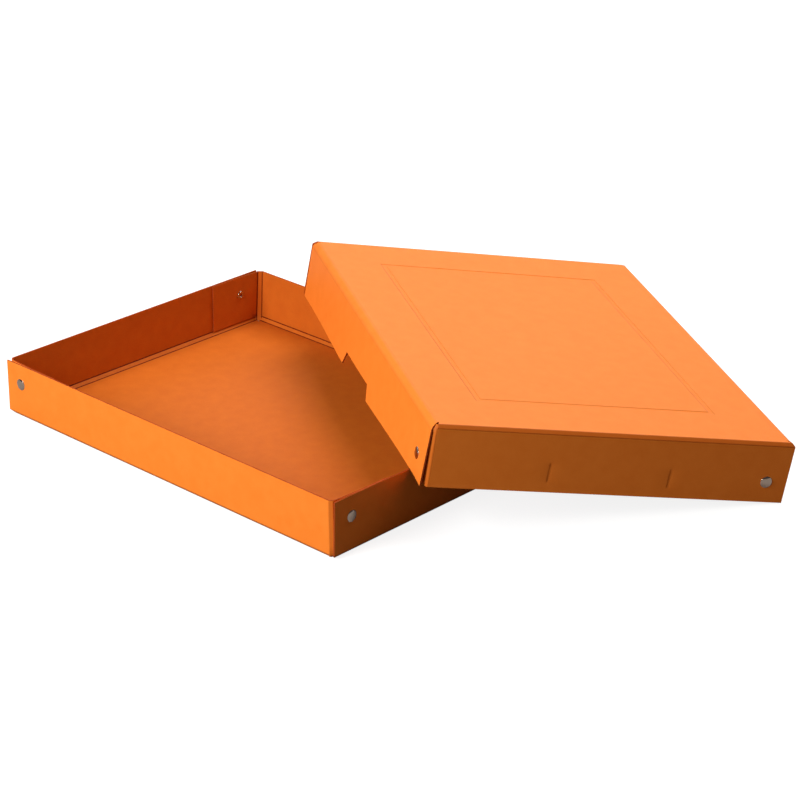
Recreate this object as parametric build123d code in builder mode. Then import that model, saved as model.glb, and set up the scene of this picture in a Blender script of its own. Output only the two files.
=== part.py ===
from build123d import *
from math import asin, cos, radians, sin, sqrt
import os

# Document box of pressed board: an open tray and a lift-off lid, millimetres, +Z up.
# The origin is on the table under the middle of the tray. The lid is off and leans
# on two rims of the tray with one corner on the table.

# Board and its folds
board = 1.0  # thickness of the pressed board
edge_bevel = 3.0  # outside leg of the double crease between a panel and its walls
tray_corner_bevel = 4.0  # outside leg of the double crease at the tray's corners
lid_corner_bevel = 3.0  # the same at the lid's corners

# Tray, outside
tray_length = 312.0
tray_width = 240.0
tray_depth = 40.0

# Lid: it drops over the tray with this air all round, and over its rim
lid_air = 2.5
lid_headroom = 1.0

# Corner flaps, inside the neighbouring wall
flap_length = 48.0  # from the outside corner to the flap's free end
flap_gap = 0.25  # air between the flap and the wall that it is riveted to
flap_lift = 0.6  # the flap stops this much above the crease at the foot of the wall
flap_drop = 0.3  # and this much short of the rim
raw_edge_inset = 0.6  # a wall's cut end stops this short of the outside corner

# Rivets, one piece each: a domed head outside, a hollow end rolled over inside
head_diameter = 8.0
head_height = 1.0
head_rim = 0.25
shank_diameter = 3.6
hollow_diameter = 2.5
hollow_depth = 1.9
roll_diameter = 6.0
roll_height = 1.0
hole_clearance = 0.2
rivet_from_rim = 14.4

# Each corner was riveted by eye, so its rivet has its own distance from the corner.
# The order goes round each blank from its first long wall, seen from the open side.
tray_sides = ("front", "right", "back", "left")
tray_rivet_inset = (14.2, 15.8, 15.0, 20.5)
lid_sides = ("left", "back", "right", "front")
lid_rivet_inset = (18.7, 15.5, 17.0, 15.1)

# Finger notches in the lid's two long walls
notch_mouth = 64.0
notch_top = 54.0
notch_depth = 10.0

# Pressed lines in the lid: a frame on the top and two label marks on the front
press_depth = 0.3
frame_margin = 41.0
frame_line = 3.5
mark_width = 2.6
mark_height = 12.6
mark_spacing = 82.0
mark_from_top = 28.5

# Where the leaning lid crosses the tray's rims, and how it is turned there
cross_right_rim = 67.5  # along the right wall, from the front corner
cross_back_rim = 75.4  # along the back wall, from the left corner
lid_turn = 3.96  # degrees, between the lid's long side and the line through the crossings
rest_gap = 0.45  # the lid's edge over the rims at those two crossings

# Sizes that follow
lid_length = tray_length + 2 * (lid_air + board)
lid_width = tray_width + 2 * (lid_air + board)
lid_depth = tray_depth + lid_headroom + board
flap_inset = board + flap_gap
grip = flap_inset + board


def side_planes(base, length, width):
    """The four walls of a blank: a plane at each wall's cut end, X along the wall,
    Y inwards and Z towards the open side, with the wall's outside length."""
    corners = ((-length, -width, 0), (length, -width, 90), (length, width, 180), (-length, width, 270))
    planes = [Plane(base.location * Location((x / 2, y / 2, 0), (0, 0, turn))) for x, y, turn in corners]
    return list(zip(planes, (length, width, length, width)))


def crease_plane(plane):
    """The 45 degree band at the foot of a wall: X along the wall, Y up the slope to the
    wall, from the crease at the panel, looking out and away from the open side."""
    foot = plane.from_local_coords((0, edge_bevel, 0))
    return Plane(origin=foot, x_dir=plane.x_dir, z_dir=-(plane.y_dir + plane.z_dir))


def outside_face(plane, along, height):
    """A plane on a wall's outside face, looking outwards, Y towards the open side."""
    spot = plane.from_local_coords((along, 0, height))
    return Plane(origin=spot, x_dir=plane.x_dir, z_dir=-plane.y_dir)


def outline(plane, *points):
    """A straight-sided face on a plane, through these corners."""
    with BuildSketch(plane) as face:
        with BuildLine():
            Polyline(*points, close=True)
        make_face()
    return face.sketch


def add_folded_board(base, length, width, depth, corner_bevel, rivet_insets):
    """One die-cut blank, folded up: a panel, four walls behind a double crease, and a
    flap at the far end of each wall, turned round the corner inside the next wall."""
    with BuildSketch(base) as panel:
        Rectangle(length - 2 * edge_bevel, width - 2 * edge_bevel)
    extrude(panel.sketch, amount=board)
    slope = edge_bevel * sqrt(2)
    flap_foot = edge_bevel + flap_lift
    for plane, run in side_planes(base, length, width):
        start, end = raw_edge_inset, run - corner_bevel
        # the band between the two creases, mitred at the wall's cut end
        band = outline(crease_plane(plane), (edge_bevel, 0), (end, 0), (end, slope), (start, slope))
        extrude(band, amount=-board)
        face = outside_face(plane, 0, 0)
        wall = outline(face, (start, edge_bevel), (end, edge_bevel), (end, depth), (start, depth))
        extrude(wall, amount=-board)
        # the corner band and the flap, seen from the open side
        with BuildSketch(plane.offset(flap_foot)) as flap:
            with BuildLine():
                Polyline(
                    (end - board, 0),
                    (end, 0),
                    (run - flap_inset, corner_bevel - flap_inset),
                    (run - flap_inset, flap_length),
                )
                offset(amount=board, side=Side.LEFT)
            make_face()
        extrude(flap.sketch, amount=depth - flap_drop - flap_foot)
    for (plane, run), inset in zip(side_planes(base, length, width), rivet_insets):
        with BuildSketch(outside_face(plane, inset, depth - rivet_from_rim)) as hole:
            Circle((shank_diameter + hole_clearance) / 2)
        extrude(hole.sketch, amount=-(grip + board), mode=Mode.SUBTRACT)


def add_rivet(face):
    """A semi-tubular rivet set in a wall and the flap behind it, turned about its axis:
    a low dome on the outside, a plain shank, and a hollow end rolled over the flap."""
    head, shank = head_diameter / 2, shank_diameter / 2
    hollow, roll = hollow_diameter / 2, roll_diameter / 2
    curl = roll_height / 2
    seat, end = -grip, -grip - roll_height
    dome_sag = head_height - head_rim
    dome_radius = (head**2 + dome_sag**2) / (2 * dome_sag)
    with BuildSketch(Plane(origin=face.origin, x_dir=face.x_dir, z_dir=-face.y_dir)) as section:
        with BuildLine():
            RadiusArc((0, head_height), (head, head_rim), dome_radius)
            Polyline((head, head_rim), (head, 0), (shank, 0), (shank, seat), (roll - curl, seat))
            Polyline((roll - curl, seat), (roll, seat - curl), (roll - curl, end), (hollow + curl, end))
            Polyline((hollow + curl, end), (hollow, end + curl), (hollow, end + hollow_depth))
            Polyline((hollow, end + hollow_depth), (0, end + hollow_depth), (0, head_height))
        make_face()
    revolve(section.sketch, axis=Axis(face.origin, face.z_dir))


# The lid's rim lies in a plane through the two crossings and one corner on the table.
# In that plane the lid's walls run at lid_turn to the line through the crossings, so
# that line and the lid's outline give how far the low corner is from it, and the lean.
rim_height = tray_depth + rest_gap
first = Vector(tray_length / 2, cross_right_rim - tray_width / 2, rim_height)
second = Vector(cross_back_rim - tray_length / 2, tray_width / 2, rim_height)
crossing = second - first
before_first = lid_length - crossing.length * cos(radians(lid_turn))
fall = lid_width * cos(radians(lid_turn)) + before_first * sin(radians(lid_turn))
lean = asin(rim_height / fall)
level = crossing.normalized()
outwards = level.cross(Vector(0, 0, 1))
downhill = outwards * cos(lean) - Vector(0, 0, sin(lean))
lid_across = level * sin(radians(lid_turn)) + downhill * cos(radians(lid_turn))
lid_along = level * cos(radians(lid_turn)) - downhill * sin(radians(lid_turn))
lid_up = lid_across.cross(lid_along)
low_corner = first + lid_across * lid_width - lid_along * before_first
lid_middle = low_corner - lid_across * (lid_width / 2) + lid_along * (lid_length / 2)

tray_base = Plane.XY
lid_base = Plane(origin=lid_middle + lid_up * lid_depth, x_dir=lid_along, z_dir=-lid_up)
tray_walls = side_planes(tray_base, tray_length, tray_width)
lid_walls = side_planes(lid_base, lid_length, lid_width)

with BuildPart() as tray_board:
    add_folded_board(tray_base, tray_length, tray_width, tray_depth, tray_corner_bevel, tray_rivet_inset)

with BuildPart() as lid_board:
    add_folded_board(lid_base, lid_length, lid_width, lid_depth, lid_corner_bevel, lid_rivet_inset)
    # finger notches in the two long walls
    for plane, run in (lid_walls[0], lid_walls[2]):
        rim = outside_face(plane, run / 2, lid_depth)
        mouth, top = notch_mouth / 2, notch_top / 2
        notch = outline(rim, (-mouth, 0), (-top, -notch_depth), (top, -notch_depth), (mouth, 0))
        extrude(notch, amount=-2 * board, mode=Mode.SUBTRACT)
    # the pressed frame on the top
    with BuildSketch(lid_base):
        Rectangle(lid_length - 2 * frame_margin, lid_width - 2 * frame_margin)
        inner_margin = frame_margin + frame_line
        Rectangle(lid_length - 2 * inner_margin, lid_width - 2 * inner_margin, mode=Mode.SUBTRACT)
    extrude(amount=press_depth, mode=Mode.SUBTRACT)
    # the two pressed marks for a label on the front wall
    front, front_run = lid_walls[3]
    with BuildSketch(outside_face(front, front_run / 2, mark_from_top)):
        with GridLocations(mark_spacing, 0, 2, 1):
            Rectangle(mark_width, mark_height)
    extrude(amount=-press_depth, mode=Mode.SUBTRACT)

tray_board.part.label = "tray_board"
lid_board.part.label = "lid_board"
pieces = [tray_board.part, lid_board.part]

for role, walls, depth, sides, insets in (
    ("tray", tray_walls, tray_depth, tray_sides, tray_rivet_inset),
    ("lid", lid_walls, lid_depth, lid_sides, lid_rivet_inset),
):
    for (plane, run), side, inset in zip(walls, sides, insets):
        with BuildPart() as rivet:
            add_rivet(outside_face(plane, inset, depth - rivet_from_rim))
        rivet.part.label = f"{role}_rivet_{side}"
        pieces.append(rivet.part)

os.makedirs("parts", exist_ok=True)
for piece in pieces:
    export_step(piece, f"parts/{piece.label}.step")
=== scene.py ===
from dataclasses import dataclass
from math import asin, cos, degrees, radians, sin, tan

import bpy
import numpy as np
from mathutils import Matrix, Vector


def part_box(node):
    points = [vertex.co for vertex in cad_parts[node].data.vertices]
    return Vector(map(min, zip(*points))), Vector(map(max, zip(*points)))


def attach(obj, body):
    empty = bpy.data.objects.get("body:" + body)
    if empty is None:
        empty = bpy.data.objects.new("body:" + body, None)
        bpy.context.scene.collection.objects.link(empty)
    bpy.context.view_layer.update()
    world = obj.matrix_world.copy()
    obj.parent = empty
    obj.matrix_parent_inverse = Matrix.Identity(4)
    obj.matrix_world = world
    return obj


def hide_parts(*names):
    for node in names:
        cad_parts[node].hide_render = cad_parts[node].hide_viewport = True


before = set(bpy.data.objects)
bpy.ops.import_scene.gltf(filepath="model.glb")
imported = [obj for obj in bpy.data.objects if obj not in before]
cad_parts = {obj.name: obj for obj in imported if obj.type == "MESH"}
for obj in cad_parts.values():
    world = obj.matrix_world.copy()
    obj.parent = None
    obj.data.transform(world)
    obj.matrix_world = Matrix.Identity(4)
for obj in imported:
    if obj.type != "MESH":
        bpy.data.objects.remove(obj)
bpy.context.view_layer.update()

# A document box of pressed board: an open tray, and a lift-off lid that leans on it.
# Metres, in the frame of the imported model: the origin is under the middle of the tray.
MM = 0.001

# Board, its double creases and its flaps
BOARD = 1.0 * MM
EDGE_BEVEL = 3.0 * MM  # leg of the band between a panel and its walls
RAW_EDGE_INSET = 0.6 * MM  # a wall's cut end stops this short of the outside corner
FLAP_LENGTH = 48.0 * MM  # from the outside corner to the flap's free end
FLAP_GAP = 0.25 * MM  # air between the flap and the wall that it is riveted to
FLAP_LIFT = 0.6 * MM  # the flap stops this much above the crease at the foot of the wall
FLAP_DROP = 0.3 * MM  # and this much short of the rim
FLAP_INSET = BOARD + FLAP_GAP
FLAP_GAPE = 1.5 * MM  # how far a flap stands off its wall at the rim, next to its fold
GAPE_REACH = 26.0 * MM  # and how far along the flap it takes to close
CORNER_FOOT = 0.5 * MM  # height of the corner band's lower end, tucked in under the corner
CORNER_TUCK = 0.75  # how far it leans in there, as a share of the height below the crease
BOW_START = 1.5  # a wall's bow starts at this many times its rivet's inset
SPRING_POWER = 1.5  # with which a gaping flap or a sprung cut end comes back to its plane
CUT_ROUND = 0.12 * MM  # wear on the cut edges
CUT_ANGLE = radians(50)  # an edge that turns more than this is a cut one

# Rounded folds, and the darker lines along them: pressed lines with painted shade
SHARP_FOLD = 1.15 * MM  # radius of the tightest fold: its inside is nearly a sharp line
FOLD_STEPS = 6  # straight pieces in each 45 degree fold
FOLD_REACH = tan(radians(22.5))  # from a fold's corner to its start, as a share of its radius
FOLD_MARK = 0.42 * MM  # how far a fold's darker line, pressed line and painted shade, fades into the flat board
PLAIN_MARK = 0.7  # strength of a sharp fold's darker line, a pressed line with painted shade, up to 1 for the darkest
FOLD_ROOM = 2.3 * MM  # beside the band, for the roundest fold and its darker line
PANEL_INSET = EDGE_BEVEL + FOLD_ROOM  # where the panel's flat grid ends
SLANT = np.sqrt(0.5)  # either part of a 45 degree way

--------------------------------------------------

** Problem **
Exactly and exclusively, reproduce the lines that start at the line containing "for role, walls, depth, sides, insets" and end at the line containing "bpy.context.scene.collection.objects.link(empty)", inclusive of both.

** Solution **
for role, walls, depth, sides, insets in (
    ("tray", tray_walls, tray_depth, tray_sides, tray_rivet_inset),
    ("lid", lid_walls, lid_depth, lid_sides, lid_rivet_inset),
):
    for (plane, run), side, inset in zip(walls, sides, insets):
        with BuildPart() as rivet:
            add_rivet(outside_face(plane, inset, depth - rivet_from_rim))
        rivet.part.label = f"{role}_rivet_{side}"
        pieces.append(rivet.part)

os.makedirs("parts", exist_ok=True)
for piece in pieces:
    export_step(piece, f"parts/{piece.label}.step")
=== scene.py ===
from dataclasses import dataclass
from math import asin, cos, degrees, radians, sin, tan

import bpy
import numpy as np
from mathutils import Matrix, Vector


def part_box(node):
    points = [vertex.co for vertex in cad_parts[node].data.vertices]
    return Vector(map(min, zip(*points))), Vector(map(max, zip(*points)))


def attach(obj, body):
    empty = bpy.data.objects.get("body:" + body)
    if empty is None:
        empty = bpy.data.objects.new("body:" + body, None)
        bpy.context.scene.collection.objects.link(empty)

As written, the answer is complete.